Patrick Duffy awarded NUI Mansion House Prize in Irish History

The School of History congratulates Patrick Duffy (BA 2020) for winning the NUI Mansion House Prize in Irish History.

‘Studying Irish history at UCD’, Patrick writes, ‘has been a thoroughly enjoyable, fulfilling and rewarding experience. During my three years, I have explored events ranging from the Nine Years War at the end of the sixteenth century to the Northern Ireland Troubles at the end of the twentieth. It has encouraged me to explore events with which I was not familiar and question my assumptions and myths about our past.  Prior to studying at UCD, for example, I had never have heard of the 1641 Rebellion and it was after exploring this fascinating event that I have viewed both violence and ethnic relations during the early modern period in a new light. UCD’s resources and location makes it a truly appropriate place to study Irish history. During my final year, I took advantage of the personal papers in the UCD Archives of some of the individuals who shaped Irish history. I consulted the papers of Éamon de Valera and Eóin Mac Néill, when investigating the Irish Civil War and the Boundary Commission respectively. UCD’s proximity to other important institutions such as the National Archives and National Library meant that the documents that make Irish history were never more than a short bus ride away.

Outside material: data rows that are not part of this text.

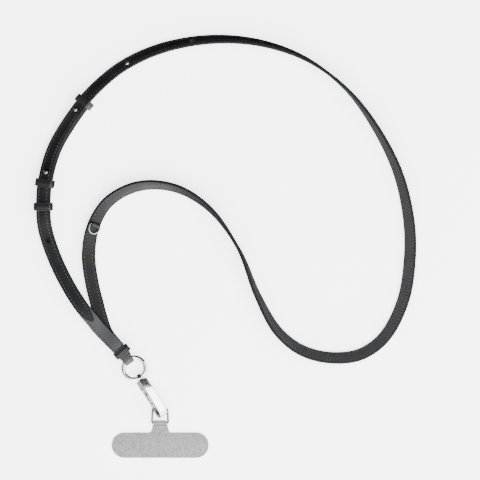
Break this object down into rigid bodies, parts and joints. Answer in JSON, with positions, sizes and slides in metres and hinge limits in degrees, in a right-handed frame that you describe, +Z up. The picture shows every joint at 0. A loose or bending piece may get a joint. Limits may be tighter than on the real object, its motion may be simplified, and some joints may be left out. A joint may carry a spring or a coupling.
{
  "type": "phone crossbody strap",
  "caption": "Adjustable narrow leather crossbody strap with studs, keepers, D-ring, O-ring, swivel snap hook and a phone tab, laid flat.",
  "frame": {"origin": "middle of the laid-out strap's footprint, on the surface it lies on", "axes": "+Z up, +Y towards the top of the loop, the phone tab lies at -Y"},
  "size_m": [0.2756, 0.3056, 0.0132],
  "materials": {
    "black_leather": "smooth leather with painted edges",
    "polished_steel": "polished",
    "fleck_grey": "light grey with fine flecks"
  },
  "bodies": {
    "strap": {"long_strap": "black_leather", "short_strap": "black_leather", "upper_keeper": "black_leather", "middle_keeper": "black_leather", "lower_keeper": "black_leather", "ring_keeper": "black_leather", "d_ring_tab": "black_leather", "lower_stud": "polished_steel", "upper_stud": "polished_steel", "o_ring": "polished_steel", "swivel_eye": "polished_steel"},
    "d_ring": {"d_ring": "polished_steel"},
    "hook": {"hook_body": "polished_steel", "gate_pin": "polished_steel", "bail": "polished_steel"},
    "gate": {"hook_gate": "polished_steel"},
    "tab": {"phone_tab": "fleck_grey"}
  },
  "joints": [
    {"name": "d_ring_hinge", "type": "hinge", "parent": "strap", "child": "d_ring", "pos_m": [-0.09331, 0.01516, 0.00581], "axis": [-0.8027, 0.3222, 0.5019], "range_deg": [0, 150]},
    {"name": "swivel", "type": "hinge", "parent": "strap", "child": "hook", "pos_m": [-0.06127, -0.09456, 0.0055], "axis": [0.5225, -0.8526, 0], "continuous": true},
    {"name": "gate_hinge", "type": "hinge", "parent": "hook", "child": "gate", "pos_m": [-0.05812, -0.10236, 0.0024], "axis": [-0.7789, -0.4773, 0.4067], "range_deg": [0, 18], "stiffness_Nm_per_rad": 0.01, "springref_deg": -17.19},
    {"name": "tab_hinge", "type": "hinge", "parent": "hook", "child": "tab", "pos_m": [-0.04682, -0.12768, 0.00211], "axis": [1, 0, 0], "range_deg": [-90, 90]}
  ]
}
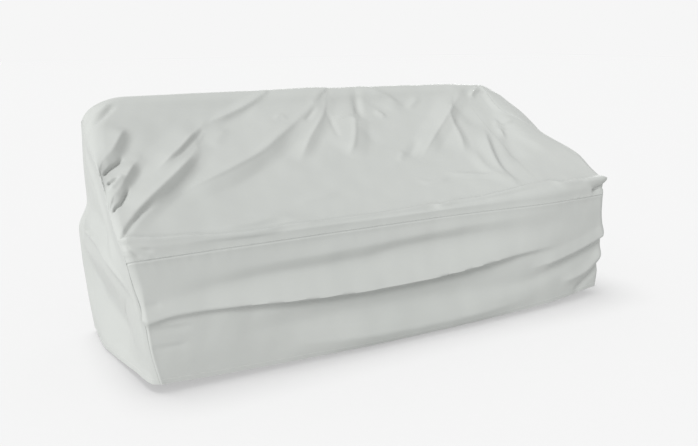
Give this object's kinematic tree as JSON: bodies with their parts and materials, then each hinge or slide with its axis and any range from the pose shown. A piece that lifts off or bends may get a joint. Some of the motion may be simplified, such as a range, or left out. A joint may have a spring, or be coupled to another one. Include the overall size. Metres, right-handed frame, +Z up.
{
  "type": "outdoor sofa cover",
  "caption": "Fitted outdoor cover for a long sofa: level front seam, sloped top over arms and back, profile side panels, open below and hollow.",
  "frame": {"origin": "the underside of the top at the ridge, in the middle of the cover's width, where it rests on the sofa's back", "axes": "+X across the cover towards the right side as seen from the front, +Y from the front to the back, +Z up"},
  "size_m": [2.2457, 0.7578, 0.9611],
  "materials": {
    "coated_cloth": "matte coated plain weave"
  },
  "bodies": {
    "root": {"top_panel": "coated_cloth", "front_skirt": "coated_cloth", "back_skirt": "coated_cloth", "left_side": "coated_cloth", "right_side": "coated_cloth"}
  },
  "joints": []
}
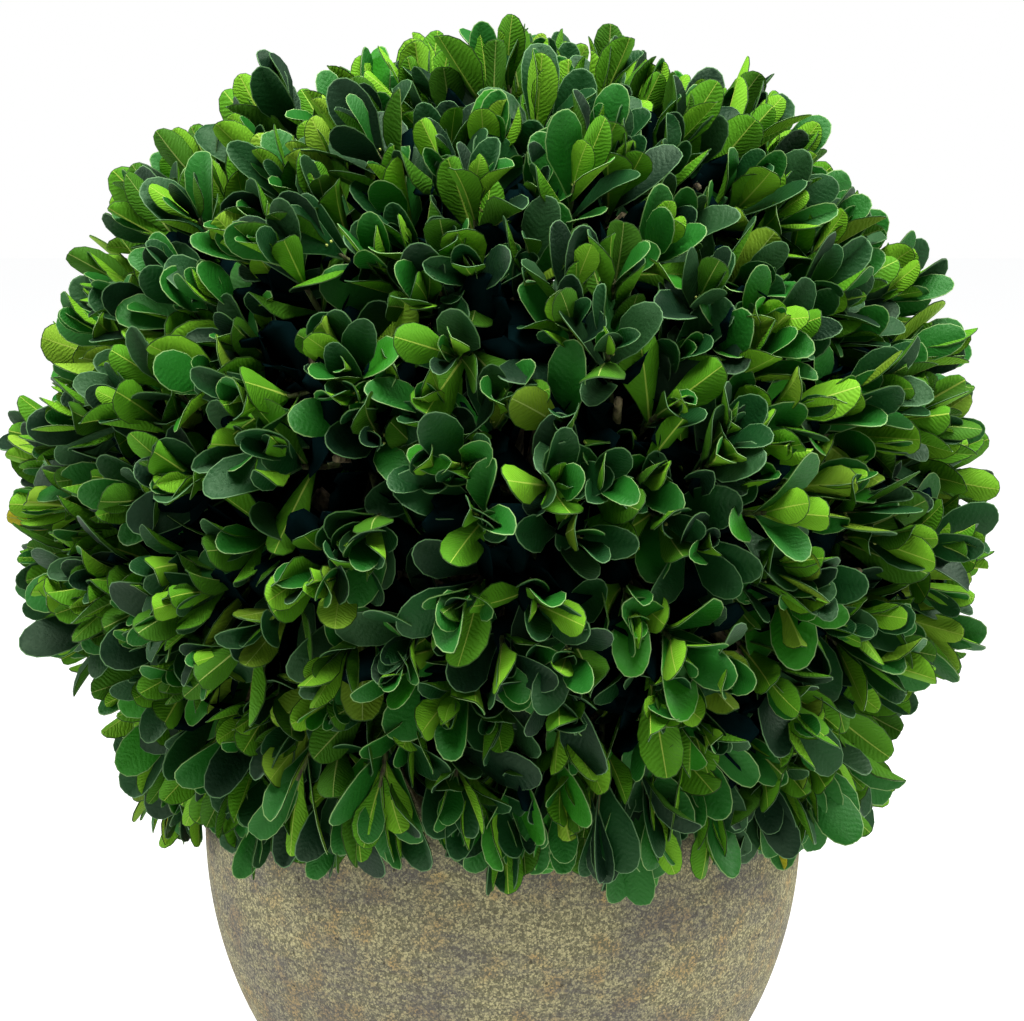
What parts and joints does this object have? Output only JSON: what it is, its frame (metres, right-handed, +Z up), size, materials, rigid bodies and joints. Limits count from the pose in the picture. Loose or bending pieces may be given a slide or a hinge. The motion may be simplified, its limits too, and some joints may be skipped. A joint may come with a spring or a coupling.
{
  "type": "potted box topiary ball",
  "caption": "Clipped ball of small blunt box leaves standing in a round-bellied mottled pot, whose lowest shoots hang over the rim.",
  "frame": {"origin": "middle of the pot's flat underside", "axes": "+Z up along the stem, from the pot's underside to the top of the ball; -Y is the side that is seen from the front, +X is to its right"},
  "size_m": [0.2752, 0.2684, 0.31],
  "materials": {
    "pot": "matte",
    "soil": "matte",
    "bark": "matte",
    "leaves": "satin"
  },
  "bodies": {
    "root": {"pot": "pot", "soil": "soil", "stem": "bark", "foliage": "leaves"}
  },
  "joints": []
}
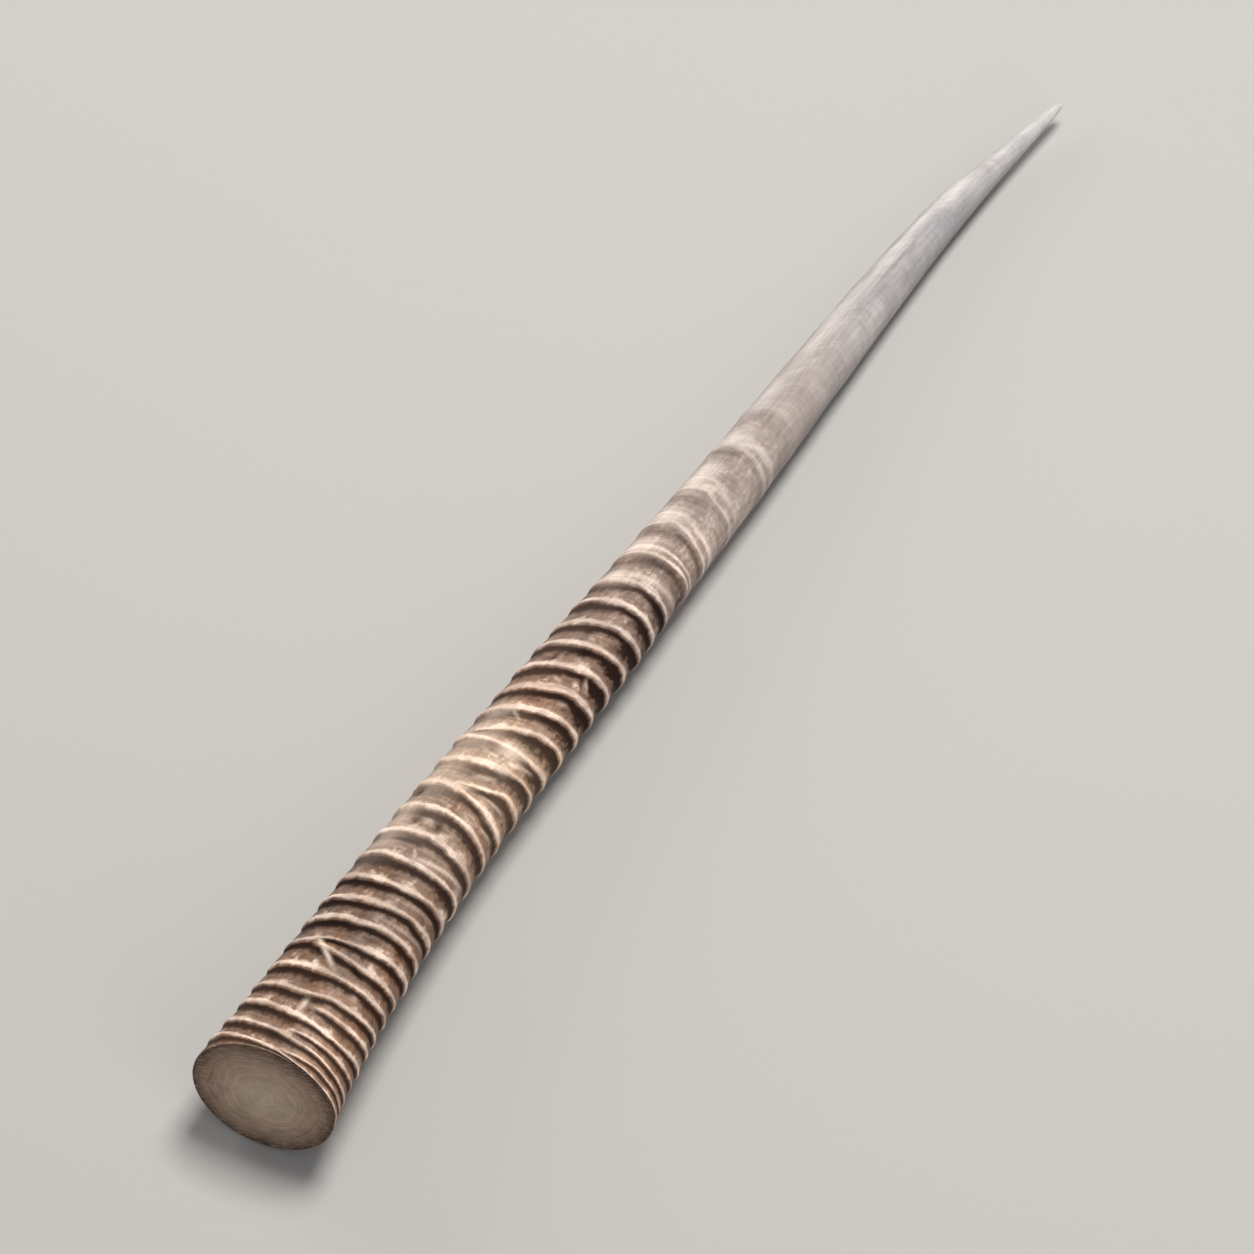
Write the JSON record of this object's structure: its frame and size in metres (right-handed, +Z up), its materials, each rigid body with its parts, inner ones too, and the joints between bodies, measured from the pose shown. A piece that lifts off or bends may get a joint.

The opportunities, therefore, to engage in original primary source research has perhaps been the most fulfilling aspect of studying Irish history at UCD.’

Following graduation, Patrick is studying for a Master of Studies in Modern British History at Lincoln College, Oxford. He is hoping to explore Protestants in South Ulster and politics in the mid-nineteenth century. He hopes to complete a doctorate in some aspect of the history of Ulster in the future.